Peking Chicken with Shallot & Ginger Dressing
I recently saw a version of this delectable Peking Chicken dish on Instagram and new instantly that I had to cook it. What I love about this dish is that being chicken, it is way more accessible to the average Joe than the traditional Peking Duck. Duck is harder to come by, more expensive and it is not uncommon for people to have some juicy free range thigh fillets, skin on and bone in, lying around. You could absolutely serve this Peking Chicken with the traditional cucumber, green onions and pancakes but I thought I would make it more of a main than a starter and serve it with steamed rice, Asian greens and a delicious hot dressing of Ginger & Shallots (or green onions). The dressing was the game changer and would be absolutely divine with all sorts of Asian dishes and particularly dumplings. It is super simple to make, needs only 5 ingredients and a little goes a long way and to speed the Peking Chicken up, I bought a Peking Sauce from the Asian section of the supermarket. I don’t normally use cheats but hey, I’m only human right? Anyhoo, it was totally yum. The family will love this one……
Prep time: 20 Minutes
Cooking time: 1 Hour
$$ Medium Budget
For the Peking Chicken:
Peanut oil for frying (veggie if allergic)

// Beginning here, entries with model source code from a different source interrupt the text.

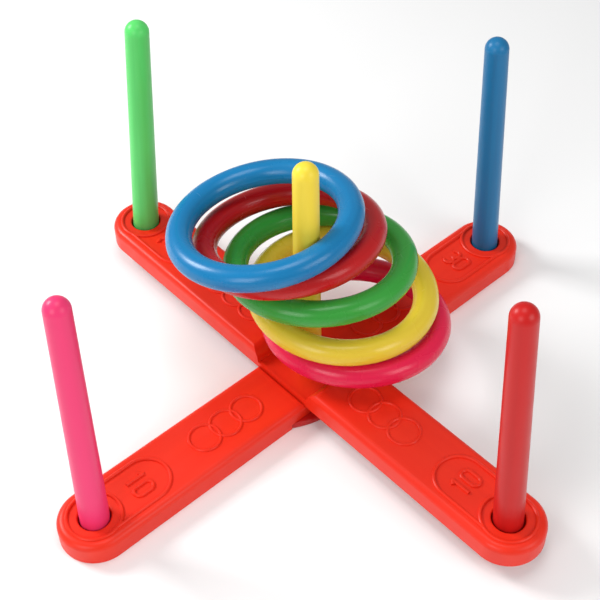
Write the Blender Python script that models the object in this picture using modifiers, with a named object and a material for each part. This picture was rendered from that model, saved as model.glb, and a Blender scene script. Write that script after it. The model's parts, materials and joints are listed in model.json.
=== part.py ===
"""Ring toss set: two crossed bars on an oval foot, five pegs and five throwing rings.

Metres, +Z up. The origin is on the ground under the centre peg. The lower bar runs
along X and the upper bar along Y.
"""
import math

import bmesh
import bpy
from mathutils import Matrix, Vector

# ---- Driving dimensions (metres, degrees) -------------------------------------------
GAP = 0.0003                 # clearance between touching pieces

PEG_SPACING = 0.174          # centre peg to each outer peg
BAR_WIDTH = 0.0466
BAR_HEIGHT = 0.0172
BAR_WALL = 0.0022
SHOULDER_RADIUS = 0.0042     # rounding between a bar's top and its sides
UPPER_LIFT = 0.0125          # underside of the upper bar above the ground

LOWER_SADDLE = UPPER_LIFT - GAP    # saddle height above each bar's own underside
UPPER_SADDLE = 0.005
SADDLE_FILLET = 0.001        # rounding at the foot of the saddle's steps
SADDLE_CLEARANCE = 0.0006    # play between a bar's side and the saddle's step
POCKET_DEPTH = 0.0012        # hollow between the ledges that carry the upper bar
LEDGE_WIDTH = 0.0021

PEG_LENGTH = 0.186
PEG_TIP_RADIUS = 0.00778
PEG_FOOT_RADIUS = 0.00928
PEG_WALL = 0.0016
SOCKET_RADIUS = 0.0102
SOCKET_WALL = 0.0018
SOCKET_FLOOR_TOP = 0.0052
SOCKET_FLOOR = 0.002
DRAIN_RADIUS = 0.003

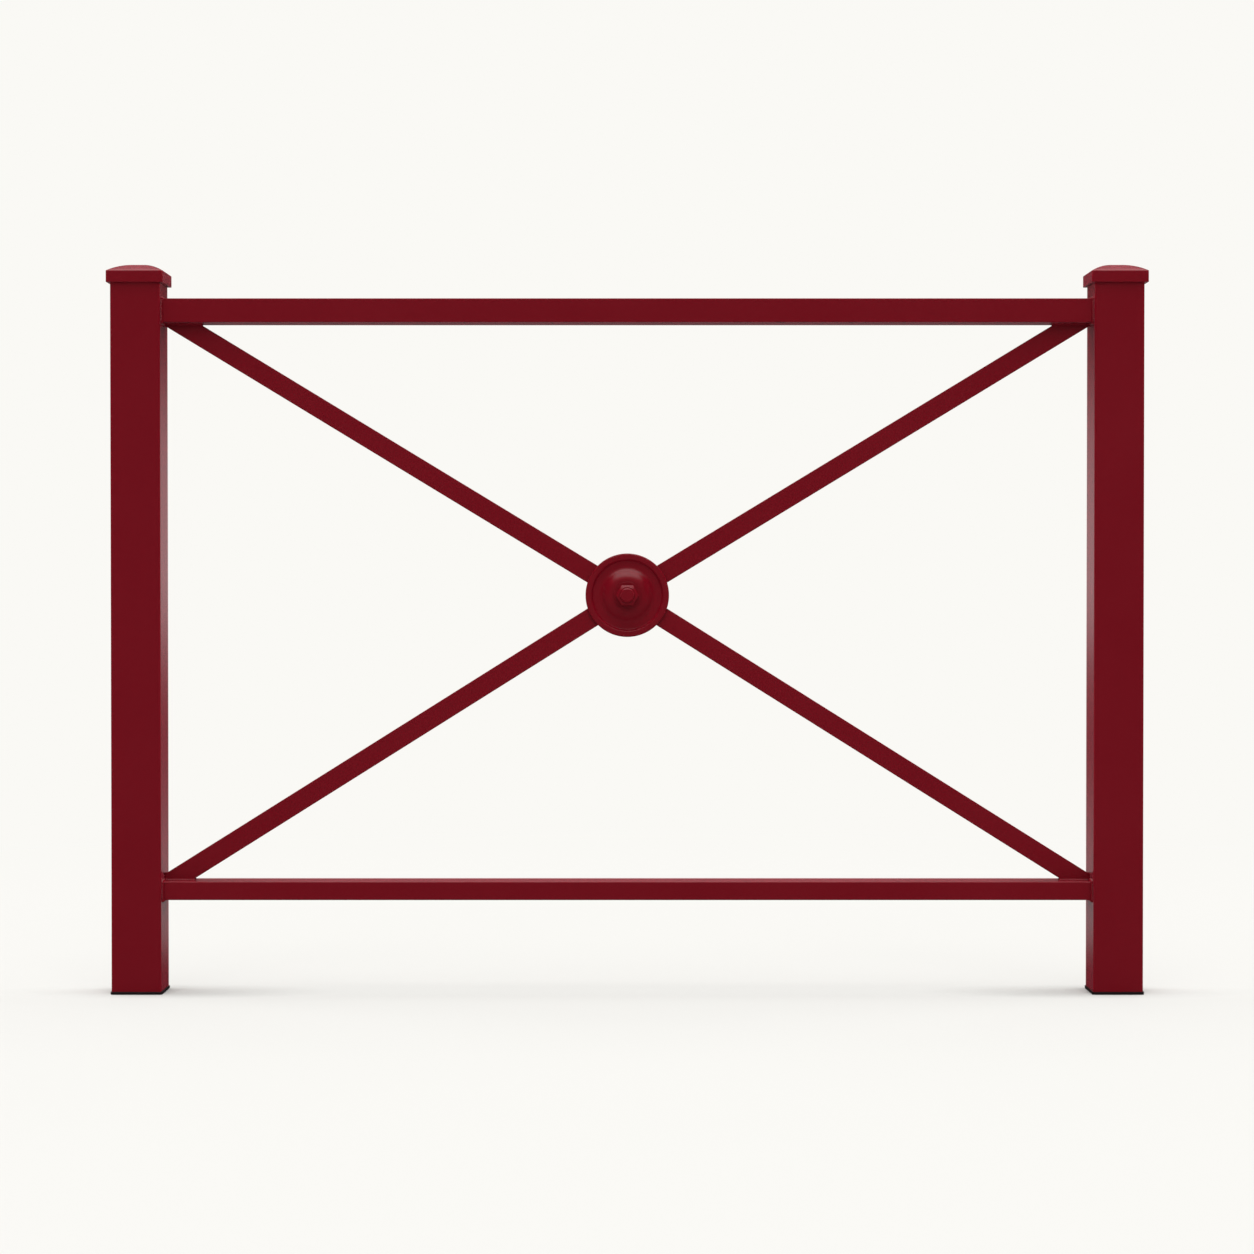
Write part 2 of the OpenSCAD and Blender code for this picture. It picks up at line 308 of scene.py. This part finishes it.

8 Chicken thigh fillets, skin on and bone in (2 per person but you may only need one depending on the size of the thighs)
1 tbs of Chinese 5 Spice
1 tsp of seas salt flakes
1 Jar of Peking Sauce
1 cup of coriander leaves
Green ends of shallots used for dressing, finely sliced diagonally
Sesame seeds for sprinkling
Jasmine rice and Steamed Asian Greens to serve
For the Shallot & Ginger Dressing:
5 spring onions, ends removed and finely sliced (reserve the green tips for garnish)
2 tbs of finely grated ginger
1 tsp of sea salt
5 tbs of Peanut Oil (you could use a vegetable or coconut oil if allergic)
1 tsp of sesame oil
Preheat the oven to 180°c
To prepare the peking chicken, lay the thigh fillets out on a large sheet of baking paper. Pat the thighs dry with paper towel and place the 5 Spice and sea salt in a small bowl and stir to combine. Sprinkle the thigh fillets liberally with the spice mix and rub it in with your hands so all of the skin and meat is coated in the mix. Don’t be afraid to get your hands dirty.
Heat a large, heavy based pan and add a little oil. Fry the the thigh fillets skin side down until golden and then turn and fry the other side for a few minutes. Transfer the fillets to a lined baking tray if your pan can’t go in the oven and then baste the thigh fillets on top with a nice thick layer of the Peking sauce. Bake in the oven for 25 minutes and then baste again before cooking for a further 30 minutes. Remove the chicken from the oven and spoon over the pan juices allowing the chicken to rest for a 5 minutes before serving.
Place the remainder of the Peking Sauce in a bowl and thin it out slightly with 1-2 tablespoons of boiling water. Serve this with the chicken.
While the Peking Chicken is in the oven, place the spring onions, ginger and sea salt in a heat proof bowl. Place the peanut and sesame oil in a small saucepan and gently heat until the oil is piping hot. To test the oil, pop in a piece of spring onion and if it sizzles immediately and rapidly, it is ready. Pour the hot oil over the ginger, salt and shallots and stir to combine. The hot oil cooks the ginger and onion and takes away the strong raw flavour. I loved this dressing, pure genius.
Pop the coriander leaves and spring onion garnish into a small bowl of iced water to freshen up. Drain before serving.
To serve the dish, place some steamed rice on serving plates (I like to spoon it into a ramekin first as I think it looks nice and neat). Place a couple of the Peking Chicken thighs on the plates and spoon over the dressing. Top with the coriander garnish and sprinkle over sesame seeds. Feel free to drizzle over any chicken juices but be careful not to spoon out too much oil as the dressing is oily. Serve with Asian greens of your choice.